Scientifically-based placement of agrochemicals across a field to match soil and plant conditions at each point can reduce production costs and negative environmental consequences. Scientists at the Agricultural Systems Research Unit in Sidney, Montana evaluated a precision, variable-rate fertilizer application strategy for sugar beet production. A small cost saving from reducing the amount of phosphorus applied, combined with a significant increase in yield and no reduction in sugar quality, resulted in an increased return of over $100/acre compared to uniformly treated areas. Application of these new information-driven technologies is important to help US agricultural enterprises remain competitive in world markets.

Defining site specific management zones within an agricultural field is a first step toward applying precision agriculture approaches for improving crop production efficiency and reducing environmental impacts. ARS scientists at a number of locations, including Ft. Collins, Colorado, Columbia, Missouri, and Ames, Iowa are investigating ways to define management zones. This year, scientists at the ARS National Soil Tilth Lab in Ames, Iowa applied a mathematical technique called cluster analysis to long-term corn yield records to divide fields into different management zones. They found that these zones were related to easily measured landscape and soil factors such as slope. Following this approach, farmers could use topography information to predict potential corn yields and then use the potential yield maps as the basis for site specific management or variable rate application of production inputs.

Decision Support Systems

Scientists from the Great Plains Systems Research Unit at Fort Collins, Colorado in collaboration with Colorado State University, other ARS Units, and local farmers and ranchers have developed a whole-farm decision support system, GPFARM (Great Plains Framework for Agricultural Resource Management). GPFARM, Public Version 2, was released in April, 2002 and on-farm testing of the model is ongoing in Colorado, Nebraska, Kansas, and Wyoming. Model evaluations have shown that GPFARM does a good job of predicting long-term crop production. Model testing using more detailed data from research plots indicates that GPFARM makes reasonable estimates of crop yields, residual soil nitrate, surface residues, and soil water content. Producers in the central Great Plains (and potentially nationwide) now have a decision aid to help them select the best strategic management scenarios for their local conditions and to test for options that are economically and environmentally sustainable.

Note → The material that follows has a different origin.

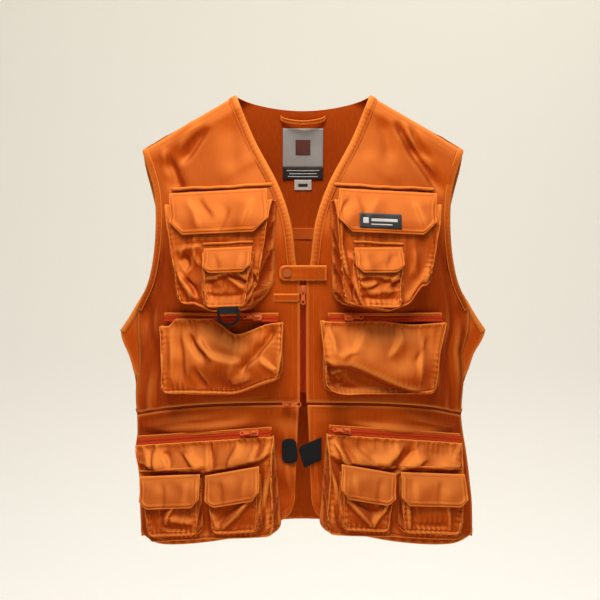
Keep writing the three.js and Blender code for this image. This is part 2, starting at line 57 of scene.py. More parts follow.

A method for assessing reductions in grassland productivity due to drought would be useful in determining assistance levels for producers. Scientists at the Grassland, Soil and Water Research Laboratory in Temple, Texas applied the ARS-developed ALMANAC plant model, which had been previously validated with NRCS range productivity values, to 31 years of weather conditions in 20 counties in five regions in Texas. They then used this model simulation technique to derive a simple method for computing grass yields as a function of rainfall during the growing season. The model system is currently being used to assess drought impacts on range productivity in several counties in Texas.

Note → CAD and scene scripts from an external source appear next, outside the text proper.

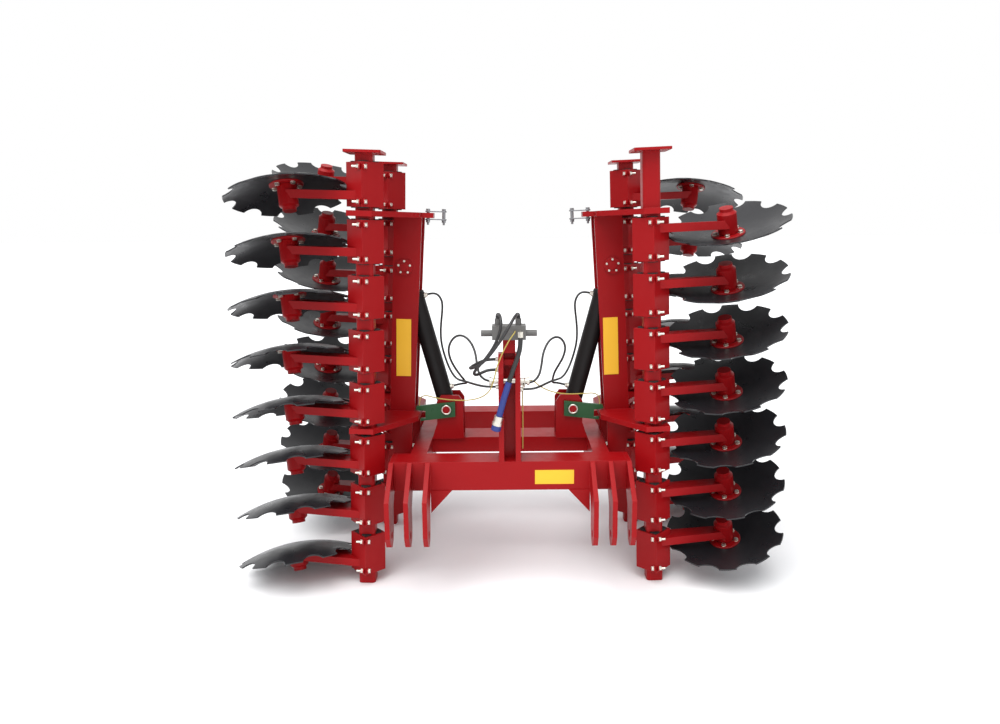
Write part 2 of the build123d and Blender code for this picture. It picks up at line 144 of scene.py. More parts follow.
sky.links.new(seen.outputs[0], blend_sky.inputs[0])
sky.links.new(sky_light.outputs[0], blend_sky.inputs[1])
sky.links.new(sky_seen.outputs[0], blend_sky.inputs[2])
sky.links.new(blend_sky.outputs[0], sky_out.inputs["Surface"])
bpy.context.scene.view_settings.view_transform = "Standard"

# %% [markdown]
# ## Finishes: what every painted edge has in common
#
# Cut plates never have razor edges: paint rounds them, they catch the light, and after a season the
# film is thin there. A shader group bends the normal near edges and gives a mask of the same place,
# so that one group serves the red paint, the black discs and the green latches.

# %% Group: soft corners
BEVEL_SAMPLES = 4
EDGE_BEGINS = 0.995
EDGE_FULL = 0.80


def new_group(name, inputs, outputs):
    """An empty shader group with named sockets, and its input and output nodes."""
    group = bpy.data.node_groups.new(name, "ShaderNodeTree")
    for label, kind, value in inputs:
        socket = group.interface.new_socket(label, in_out="INPUT", socket_type=kind)
        socket.default_value = value
    for label, kind in outputs:
        group.interface.new_socket(label, in_out="OUTPUT", socket_type=kind)
    return group, group.nodes.new("NodeGroupInput"), group.nodes.new("NodeGroupOutput")


def add_node(tree, kind, **settings):
    """A node of a tree, with its settings and the values of its named inputs."""
    node = tree.nodes.new(kind)
    for key, value in settings.items():
        if key in node.inputs:
            node.inputs[key].default_value = value
        else:
            setattr(node, key, value)
    return node


def build_soft_corners():
    """The normal with every corner rounded by Radius, and a mask of where it was rounded."""
    group, start, end = new_group(
        "soft corners",
        [("Radius", "NodeSocketFloat", 0.002)],
        [("Normal", "NodeSocketVector"), ("Edge", "NodeSocketFloat")],
    )
    link = group.links.new
    rounded = add_node(group, "ShaderNodeBevel", samples=BEVEL_SAMPLES)
    flat = add_node(group, "ShaderNodeNewGeometry")
    likeness = add_node(group, "ShaderNodeVectorMath", operation="DOT_PRODUCT")
    mask = add_node(group, "ShaderNodeMapRange")
    mask.inputs["From Min"].default_value = EDGE_BEGINS
    mask.inputs["From Max"].default_value = EDGE_FULL
    link(start.outputs["Radius"], rounded.inputs["Radius"])
    link(rounded.outputs["Normal"], likeness.inputs[0])
    link(flat.outputs["Normal"], likeness.inputs[1])
    link(likeness.outputs["Value"], mask.inputs["Value"])
    link(rounded.outputs["Normal"], end.inputs["Normal"])
    link(mask.outputs["Result"], end.inputs["Edge"])
    return group


SOFT_CORNERS = build_soft_corners()

# %% [markdown]
# A sprayed film is never quite even. Wide patches differ a little in shade, a fine orange peel
# breaks the reflections, and where hands and straps touch it the gloss dulls. The second group puts
# out a colour, a roughness and a height for that, in object coordinates, so nothing slides.

# %% Group: sprayed film
GLOSS_NOISE = (0.3, 0.7)


def build_sprayed_film():
    """Colour, roughness and height of a sprayed film, from four noises in object coordinates."""
    group, start, end = new_group(
        "sprayed film",
        [
            ("Colour", "NodeSocketColor", (0.5, 0.5, 0.5, 1)),
            ("Shade", "NodeSocketColor", (0.4, 0.4, 0.4, 1)),
            ("Edge Colour", "NodeSocketColor", (0.6, 0.6, 0.6, 1)),
            ("Edge", "NodeSocketFloat", 0.0),
            ("Edge Wear", "NodeSocketFloat", 0.3),
            ("Gloss Low", "NodeSocketFloat", 0.22),
            ("Gloss High", "NodeSocketFloat", 0.38),
        ],
        [
            ("Colour", "NodeSocketColor"),
            ("Roughness", "NodeSocketFloat"),
            ("Height", "NodeSocketFloat"),
        ],
    )
    link = group.links.new
    place = add_node(group, "ShaderNodeTexCoord")
    patches = add_node(group, "ShaderNodeTexNoise", Scale=3.2, Detail=3.0, Roughness=0.55)
    smears = add_node(group, "ShaderNodeTexNoise", Scale=11.0, Detail=5.0, Roughness=0.65)
    peel = add_node(group, "ShaderNodeTexNoise", Scale=420.0, Detail=1.0, Roughness=0.4)
    chips = add_node(group, "ShaderNodeTexNoise", Scale=55.0, Detail=4.0, Roughness=0.7)
    for noise in (patches, smears, peel, chips):
        link(place.outputs["Object"], noise.inputs["Vector"])
    tone = add_node(group, "ShaderNodeMix", data_type="RGBA")
    link(patches.outputs["Fac"], tone.inputs["Factor"])
    link(start.outputs["Colour"], tone.inputs["A"])
    link(start.outputs["Shade"], tone.inputs["B"])
    chipped = add_node(group, "ShaderNodeMath", operation="MULTIPLY")
    link(start.outputs["Edge"], chipped.inputs[0])
    link(chips.outputs["Fac"], chipped.inputs[1])
    worn = add_node(group, "ShaderNodeMath", operation="MULTIPLY")
    link(chipped.outputs[0], worn.inputs[0])
    link(start.outputs["Edge Wear"], worn.inputs[1])
    surface = add_node(group, "ShaderNodeMix", data_type="RGBA")
    link(worn.outputs[0], surface.inputs["Factor"])
    link(tone.outputs["Result"], surface.inputs["A"])
    link(start.outputs["Edge Colour"], surface.inputs["B"])
    gloss = add_node(group, "ShaderNodeMapRange")
    gloss.inputs["From Min"].default_value, gloss.inputs["From Max"].default_value = GLOSS_NOISE
    link(smears.outputs["Fac"], gloss.inputs["Value"])
    link(start.outputs["Gloss Low"], gloss.inputs["To Min"])
    link(start.outputs["Gloss High"], gloss.inputs["To Max"])
    link(surface.outputs["Result"], end.inputs["Colour"])
    link(gloss.outputs["Result"], end.inputs["Roughness"])
    link(peel.outputs["Fac"], end.inputs["Height"])
    return group


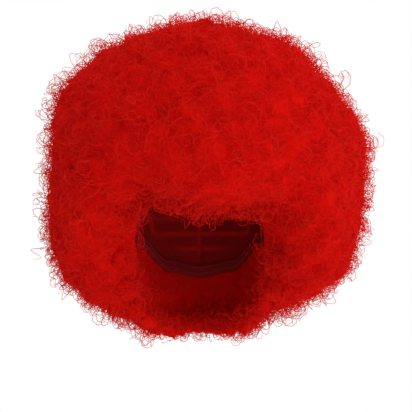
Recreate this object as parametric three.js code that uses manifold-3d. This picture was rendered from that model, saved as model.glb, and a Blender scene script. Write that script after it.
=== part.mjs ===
// A curly afro wig in the form that it has when it is worn: a stretch net cap with an elastic
// band inside its rim, and five sections of frizzed fibre hair that are sewn to the cap.
// Lengths are millimetres, with +Z up, the forehead towards -Y and the wearer's left towards +X.
// The origin is where the crown of the head touches the inside of the cap.
//
// Places on the head are given by two angles. The turn goes round the head from the forehead
// towards the wearer's left. The drop goes from the crown (0) down the side of the head:
// 90 degrees is the level where the head is widest.

import * as THREE from "three";
import { mergeVertices } from "three/addons/utils/BufferGeometryUtils.js";
import Module from "manifold-3d";

const wasm = await Module();
wasm.setup();

// The hollow for the head
const headHalfWidth = 76;
const headHalfDepth = 96;
const crownToWidest = 92; // height of the dome above the level where the head is widest
const neckTaper = 150; // height of the longer dome that narrows from there to the neck

// The cap and its band
const capWall = 2;
const bandWidth = 14;
const bandWall = 1.4;
const seatGap = 0.6; // between pieces that lie on each other
const partingGap = 0.4; // between two sections of hair at the cap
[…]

Scientists at the Alternate Crops and Systems Laboratory in Beltsville, Maryland are developing and improving crop models that can simulate the interception of chemicals by plant canopies, water and solute uptake by plant roots, and respond to irrigation and water stress. Crop models for soybean, cotton, wheat, rice, corn and potato are under development, along with a generic user interface for use with all the models. Growers in the Mid-South testing a revised and enhanced version of the soybean simulation model GLYCIM reported that using the model to schedule irrigations increased both water use efficiency and soybean yields. The use of crop models as decision aids can reduce input usage, reduce environmental pollution, and increase profits.

Remote sensing technologies can readily provide crop production managers with real-time information for use in large-scale assessments. In south Texas the methods for evaluating cotton defoliation strategies have traditionally been based on visual observation and ground measurements. ARS scientists from the Kiki de la Garza Subtropical Agricultural Research Center in Weslaco, Texas in collaboration with Texas A&M University developed a remote sensing-based method that was able to give quantitative indications of defoliation differences. This new technique has implications for more effective and efficient evaluations of cotton harvest aids, leading to more effective defoliation and more efficient harvesting.